I was awakened a couple of times through the night by a vivid, troubling dream – a nightmare full of anxieties about not being able to do anything because there was too much to do, not knowing even where to start, and then having my most precious equipment stolen right before my dream eyes.
I was supposed to clear some land of a few small trees. But as I surveyed the site, I discovered there were far more; and many of them were very old and had grown up right beside the ruins of ancient stone buildings. They had essentially become part of those structures. So, how could I cut down those trees without ruining what was left of the buildings and thousands of years of heritage? I put my chainsaw down, as I saw no way of proceeding with the job.
But suddenly there were other people around, looking to get on with their work. Apparently it was about moving a huge amount of chaotic stuff from one warehouse-sort of place to another, new facility, but in an orderly way. I felt a strong sense of needing to organize and take the lead in that work. That too was supposed to have been my job. I wandered around, trying to figure out how and where to get started. But the work began without me. And then I remembered I had left my chainsaw on the ground, just in time to see it being picked up and stolen by someone who then just walked away, out of sight. Everything was falling apart.

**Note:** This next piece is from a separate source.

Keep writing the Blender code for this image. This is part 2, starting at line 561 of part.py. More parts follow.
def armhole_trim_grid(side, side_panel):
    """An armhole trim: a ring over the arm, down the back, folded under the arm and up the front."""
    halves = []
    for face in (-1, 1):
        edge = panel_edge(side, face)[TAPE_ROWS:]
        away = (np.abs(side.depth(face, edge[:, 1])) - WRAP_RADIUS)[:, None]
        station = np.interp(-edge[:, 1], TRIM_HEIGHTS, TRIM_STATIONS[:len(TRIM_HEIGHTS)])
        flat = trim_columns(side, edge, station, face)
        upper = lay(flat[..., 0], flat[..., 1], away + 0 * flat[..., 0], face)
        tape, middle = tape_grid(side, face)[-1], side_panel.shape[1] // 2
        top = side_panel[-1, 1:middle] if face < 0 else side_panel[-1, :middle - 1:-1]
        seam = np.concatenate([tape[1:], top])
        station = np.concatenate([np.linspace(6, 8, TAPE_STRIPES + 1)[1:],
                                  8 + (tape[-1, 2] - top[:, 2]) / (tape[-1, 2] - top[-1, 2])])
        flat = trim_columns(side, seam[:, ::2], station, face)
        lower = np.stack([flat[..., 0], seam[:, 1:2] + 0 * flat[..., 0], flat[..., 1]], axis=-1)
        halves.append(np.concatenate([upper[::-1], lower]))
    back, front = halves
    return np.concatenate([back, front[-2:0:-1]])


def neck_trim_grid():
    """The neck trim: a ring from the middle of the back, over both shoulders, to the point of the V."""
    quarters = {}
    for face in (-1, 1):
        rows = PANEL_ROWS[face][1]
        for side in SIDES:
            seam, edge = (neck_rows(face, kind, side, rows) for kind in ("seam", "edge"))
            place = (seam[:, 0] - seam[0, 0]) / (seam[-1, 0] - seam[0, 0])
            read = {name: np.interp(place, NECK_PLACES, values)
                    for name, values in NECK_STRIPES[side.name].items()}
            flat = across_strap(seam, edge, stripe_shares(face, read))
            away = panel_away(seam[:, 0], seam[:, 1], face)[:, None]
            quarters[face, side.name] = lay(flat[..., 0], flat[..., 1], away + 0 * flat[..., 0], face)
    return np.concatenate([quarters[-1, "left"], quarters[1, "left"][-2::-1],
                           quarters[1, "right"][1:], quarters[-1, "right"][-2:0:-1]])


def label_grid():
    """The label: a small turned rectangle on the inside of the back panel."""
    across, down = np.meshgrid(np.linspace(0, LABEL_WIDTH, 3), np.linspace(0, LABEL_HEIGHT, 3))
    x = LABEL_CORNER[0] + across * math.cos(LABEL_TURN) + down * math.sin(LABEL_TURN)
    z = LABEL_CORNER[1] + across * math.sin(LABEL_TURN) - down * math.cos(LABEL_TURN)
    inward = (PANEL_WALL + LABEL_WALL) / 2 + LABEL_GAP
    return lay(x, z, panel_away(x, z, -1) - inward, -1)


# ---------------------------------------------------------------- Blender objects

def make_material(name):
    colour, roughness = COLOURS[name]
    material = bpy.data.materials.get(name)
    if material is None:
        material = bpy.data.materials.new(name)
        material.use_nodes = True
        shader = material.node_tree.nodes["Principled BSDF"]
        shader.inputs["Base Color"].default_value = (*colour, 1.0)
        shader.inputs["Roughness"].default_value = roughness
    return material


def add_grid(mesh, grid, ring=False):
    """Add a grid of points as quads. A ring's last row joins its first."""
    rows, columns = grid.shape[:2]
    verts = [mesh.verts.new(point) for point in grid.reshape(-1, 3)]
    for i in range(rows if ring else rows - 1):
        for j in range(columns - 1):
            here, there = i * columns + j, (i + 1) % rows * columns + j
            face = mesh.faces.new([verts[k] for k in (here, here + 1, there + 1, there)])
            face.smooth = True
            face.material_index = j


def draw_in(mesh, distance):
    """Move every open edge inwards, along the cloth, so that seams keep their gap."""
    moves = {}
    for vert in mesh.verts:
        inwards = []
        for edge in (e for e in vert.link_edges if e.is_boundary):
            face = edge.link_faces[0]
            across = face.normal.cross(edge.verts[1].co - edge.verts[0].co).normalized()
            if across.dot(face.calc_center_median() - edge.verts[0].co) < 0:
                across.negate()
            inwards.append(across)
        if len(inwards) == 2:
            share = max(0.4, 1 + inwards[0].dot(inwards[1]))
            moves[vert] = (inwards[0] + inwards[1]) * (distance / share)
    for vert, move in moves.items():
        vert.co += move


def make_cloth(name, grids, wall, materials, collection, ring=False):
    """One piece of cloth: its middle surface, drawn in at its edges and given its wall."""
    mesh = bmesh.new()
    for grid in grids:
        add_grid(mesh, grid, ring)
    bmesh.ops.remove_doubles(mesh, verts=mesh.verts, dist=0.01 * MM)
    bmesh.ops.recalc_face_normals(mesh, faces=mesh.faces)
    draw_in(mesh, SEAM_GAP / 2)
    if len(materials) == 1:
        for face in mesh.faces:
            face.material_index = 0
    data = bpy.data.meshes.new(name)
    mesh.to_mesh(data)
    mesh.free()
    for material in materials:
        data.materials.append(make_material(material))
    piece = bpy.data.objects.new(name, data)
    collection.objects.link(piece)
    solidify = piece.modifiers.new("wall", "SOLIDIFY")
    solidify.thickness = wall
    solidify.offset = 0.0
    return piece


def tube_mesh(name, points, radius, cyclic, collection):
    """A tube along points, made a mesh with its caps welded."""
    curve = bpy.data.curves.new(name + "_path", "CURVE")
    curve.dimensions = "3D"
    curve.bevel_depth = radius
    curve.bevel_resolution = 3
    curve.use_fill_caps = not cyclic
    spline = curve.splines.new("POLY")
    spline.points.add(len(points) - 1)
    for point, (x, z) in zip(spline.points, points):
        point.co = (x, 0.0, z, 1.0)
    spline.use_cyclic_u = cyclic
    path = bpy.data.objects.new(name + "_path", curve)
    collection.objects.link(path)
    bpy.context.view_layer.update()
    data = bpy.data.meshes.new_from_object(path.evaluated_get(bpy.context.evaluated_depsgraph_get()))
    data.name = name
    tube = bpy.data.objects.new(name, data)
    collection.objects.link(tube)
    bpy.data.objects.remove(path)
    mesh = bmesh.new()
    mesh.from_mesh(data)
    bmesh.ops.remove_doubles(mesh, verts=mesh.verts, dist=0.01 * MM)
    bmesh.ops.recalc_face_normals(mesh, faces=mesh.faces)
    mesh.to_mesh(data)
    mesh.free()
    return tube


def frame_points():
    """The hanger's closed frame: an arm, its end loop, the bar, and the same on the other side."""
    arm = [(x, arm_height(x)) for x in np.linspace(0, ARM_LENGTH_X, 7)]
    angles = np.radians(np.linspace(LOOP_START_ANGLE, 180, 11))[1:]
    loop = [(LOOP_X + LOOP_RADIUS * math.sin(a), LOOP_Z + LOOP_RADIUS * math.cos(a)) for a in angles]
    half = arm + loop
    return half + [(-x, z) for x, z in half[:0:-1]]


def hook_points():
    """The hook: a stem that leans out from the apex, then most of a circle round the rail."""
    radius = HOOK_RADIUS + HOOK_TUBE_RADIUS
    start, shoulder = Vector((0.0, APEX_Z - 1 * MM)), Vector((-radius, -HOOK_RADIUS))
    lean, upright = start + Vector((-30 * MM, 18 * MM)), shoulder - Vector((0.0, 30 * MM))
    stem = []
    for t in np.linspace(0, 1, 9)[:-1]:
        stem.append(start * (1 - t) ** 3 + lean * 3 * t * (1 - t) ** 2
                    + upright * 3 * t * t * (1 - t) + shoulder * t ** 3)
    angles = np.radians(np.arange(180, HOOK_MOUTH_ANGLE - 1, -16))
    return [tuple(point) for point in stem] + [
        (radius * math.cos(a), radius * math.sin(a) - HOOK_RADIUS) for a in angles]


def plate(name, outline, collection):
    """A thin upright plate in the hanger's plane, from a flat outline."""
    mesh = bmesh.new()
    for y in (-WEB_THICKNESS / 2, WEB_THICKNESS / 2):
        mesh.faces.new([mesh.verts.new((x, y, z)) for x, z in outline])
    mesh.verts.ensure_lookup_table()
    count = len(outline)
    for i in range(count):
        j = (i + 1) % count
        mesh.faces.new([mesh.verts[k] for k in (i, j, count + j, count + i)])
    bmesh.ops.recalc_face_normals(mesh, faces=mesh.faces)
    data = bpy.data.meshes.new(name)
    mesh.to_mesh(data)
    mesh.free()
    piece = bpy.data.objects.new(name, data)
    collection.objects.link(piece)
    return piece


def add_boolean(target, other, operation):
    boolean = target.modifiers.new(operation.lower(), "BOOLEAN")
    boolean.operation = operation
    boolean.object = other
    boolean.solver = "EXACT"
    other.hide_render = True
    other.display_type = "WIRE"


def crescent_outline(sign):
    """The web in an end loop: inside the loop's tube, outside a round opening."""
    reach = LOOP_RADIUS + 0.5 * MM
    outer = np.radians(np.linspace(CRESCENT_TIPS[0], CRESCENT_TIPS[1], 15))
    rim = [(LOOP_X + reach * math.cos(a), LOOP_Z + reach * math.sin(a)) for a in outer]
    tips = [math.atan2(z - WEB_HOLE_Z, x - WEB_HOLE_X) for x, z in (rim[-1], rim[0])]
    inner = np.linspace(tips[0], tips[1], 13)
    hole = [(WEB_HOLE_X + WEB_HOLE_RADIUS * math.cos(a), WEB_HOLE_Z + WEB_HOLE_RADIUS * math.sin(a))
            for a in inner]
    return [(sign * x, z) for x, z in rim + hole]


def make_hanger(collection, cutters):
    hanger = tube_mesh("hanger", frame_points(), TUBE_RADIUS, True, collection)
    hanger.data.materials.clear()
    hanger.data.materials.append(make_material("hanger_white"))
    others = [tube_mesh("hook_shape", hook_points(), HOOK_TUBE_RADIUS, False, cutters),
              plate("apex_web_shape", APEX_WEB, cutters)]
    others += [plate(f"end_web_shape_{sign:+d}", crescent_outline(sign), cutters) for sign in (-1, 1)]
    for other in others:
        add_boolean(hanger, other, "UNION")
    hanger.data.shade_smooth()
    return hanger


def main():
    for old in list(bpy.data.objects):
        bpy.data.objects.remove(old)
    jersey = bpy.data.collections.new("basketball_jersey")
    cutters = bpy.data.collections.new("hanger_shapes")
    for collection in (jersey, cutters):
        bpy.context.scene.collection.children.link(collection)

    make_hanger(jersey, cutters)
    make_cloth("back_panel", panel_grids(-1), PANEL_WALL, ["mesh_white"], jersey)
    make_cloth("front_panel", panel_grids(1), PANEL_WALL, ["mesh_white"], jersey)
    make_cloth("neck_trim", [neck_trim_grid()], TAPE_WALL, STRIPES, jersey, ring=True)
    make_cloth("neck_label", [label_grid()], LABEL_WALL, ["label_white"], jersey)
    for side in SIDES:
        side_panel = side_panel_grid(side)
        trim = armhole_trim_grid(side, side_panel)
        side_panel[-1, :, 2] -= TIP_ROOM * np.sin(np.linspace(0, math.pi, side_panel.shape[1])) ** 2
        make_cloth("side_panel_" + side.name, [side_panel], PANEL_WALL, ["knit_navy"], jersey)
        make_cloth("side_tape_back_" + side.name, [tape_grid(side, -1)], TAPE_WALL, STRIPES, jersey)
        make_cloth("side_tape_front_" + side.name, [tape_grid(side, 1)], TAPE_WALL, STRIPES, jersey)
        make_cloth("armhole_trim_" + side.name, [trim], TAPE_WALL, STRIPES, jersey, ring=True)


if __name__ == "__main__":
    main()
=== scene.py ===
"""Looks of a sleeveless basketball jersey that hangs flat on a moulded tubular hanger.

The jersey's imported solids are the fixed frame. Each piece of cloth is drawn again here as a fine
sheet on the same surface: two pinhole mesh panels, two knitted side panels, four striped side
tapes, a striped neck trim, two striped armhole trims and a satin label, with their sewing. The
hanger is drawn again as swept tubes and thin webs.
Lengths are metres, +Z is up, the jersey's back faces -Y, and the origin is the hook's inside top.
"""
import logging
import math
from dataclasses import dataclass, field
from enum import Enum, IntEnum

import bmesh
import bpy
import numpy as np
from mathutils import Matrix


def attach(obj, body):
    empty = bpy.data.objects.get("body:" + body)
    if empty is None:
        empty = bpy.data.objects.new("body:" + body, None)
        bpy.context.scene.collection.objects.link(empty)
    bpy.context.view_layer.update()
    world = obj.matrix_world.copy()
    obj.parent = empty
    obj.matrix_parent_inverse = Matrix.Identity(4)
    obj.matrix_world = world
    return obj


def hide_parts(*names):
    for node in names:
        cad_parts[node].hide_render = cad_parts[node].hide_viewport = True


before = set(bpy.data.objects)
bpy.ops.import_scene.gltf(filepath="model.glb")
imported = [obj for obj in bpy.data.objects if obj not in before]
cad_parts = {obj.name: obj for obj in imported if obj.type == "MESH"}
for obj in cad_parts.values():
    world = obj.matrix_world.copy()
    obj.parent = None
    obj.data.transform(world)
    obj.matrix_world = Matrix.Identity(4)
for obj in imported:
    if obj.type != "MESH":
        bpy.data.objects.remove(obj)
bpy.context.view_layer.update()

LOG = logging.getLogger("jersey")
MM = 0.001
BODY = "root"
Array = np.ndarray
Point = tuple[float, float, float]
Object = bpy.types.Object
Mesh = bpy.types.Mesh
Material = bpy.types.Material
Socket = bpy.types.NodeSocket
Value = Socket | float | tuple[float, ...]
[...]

I wandered around the old warehouse for a long time, but couldn’t find any way to bring the situation under control. If I could just pick up one thing and move it from A to B, or just pack one box, maybe that would be something.
I thought about calling 911 to report the theft of my chainsaw. But I went looking for it instead. I did indeed soon find it, completely disassembled. The various parts were scattered around. I started picking them up, but some were missing, and besides, not being that mechanically inclined, I soon realized I wouldn’t be able to rebuild the machine.
It made no sense at that point, but I called 911 to report the theft and damage to my chainsaw. I stressed to the woman who took the call that it was my “essential” tool, that it had cost more than $500, and that I couldn’t work without it. But she didn’t think there was much if anything the police could do; after all, hadn’t I found it.
“But it was stolen,” I said. “I can’t afford to buy another one, and now I can’t do anything.”
I woke up at that point for the second time that night. The first time was also in the midst of an earlier dream I can’t remember, except I know I had to wake up to reassure myself it was “just a dream,” and not actually real.
But they are real, aren’t they, more real than what we call “reality.”
Why do we dream, if not so our inner self, our real self, can tell us about something very important beyond the ability of conscious selves to express and understand without the help, the intervention, of a dream/nightmare? Are our conscious minds so afraid to face the truth? Are they so shallow we need dreams to plumb the depths of self-prophecy, to warn us of personal catastrophe ahead.
I know now, for sure, I had such a dream once –very vivid, and not in the least need of interpretation, because it was so real and obvious. It was a clear warning, and I ignored it, or just forgot it until one day years later, I remembered the dream, and shook my head.
But I think sometimes even dreams put themselves in coded images because the truths they are trying to tell us are so hard for even our sub-conscious minds to face directly. And then if we don’t write them down right away, we risk losing them.
However, that dream two nights ago was one I will likely never forget. In that sense it was like a recurrent nightmare I had as a child. I used to dread bedtime, and going to sleep. But at some point it stopped.
I cherished sleep for years, “Sleep, that knits up the ravell’d sleeve of care.”
Sleep was my refuge. I had no trouble getting there, and 99.9 percent of the time I slept peacefully and soundly. Especially when I occasionally slept outside, I awoke with an amazing feeling of rejuvenation. I highly recommend it.
But during a bout of job-related depression about 20 years ago I was prescribed Prozac, one of the first anti-depressant, selective serotonin, re-uptake inhibitor (SSRI) medications. I took it for some months, and it soon ruined my sleep pattern. It never recovered.
After I woke up about 5:30 am from that vivid dream/nightmare the other night I was afraid to go back to sleep for fear of going right back into it. Last night, as bedtime approached, I was even reluctant to go to sleep. I read my current bedside book, Eric Metaxas’ excellent biography of Dietrich Bonhoeffer, longer than usual. But I am pleased to report I slept soundly, and peacefully, until daybreak. It was the best night’s sleep I’ve had in a long time.
So I’m thinking something therapeutic happened the night before and hopefully bedtime will again be a pleasurable, restful experience from here on in.
Hear me, my children, don’t ignore your dreams.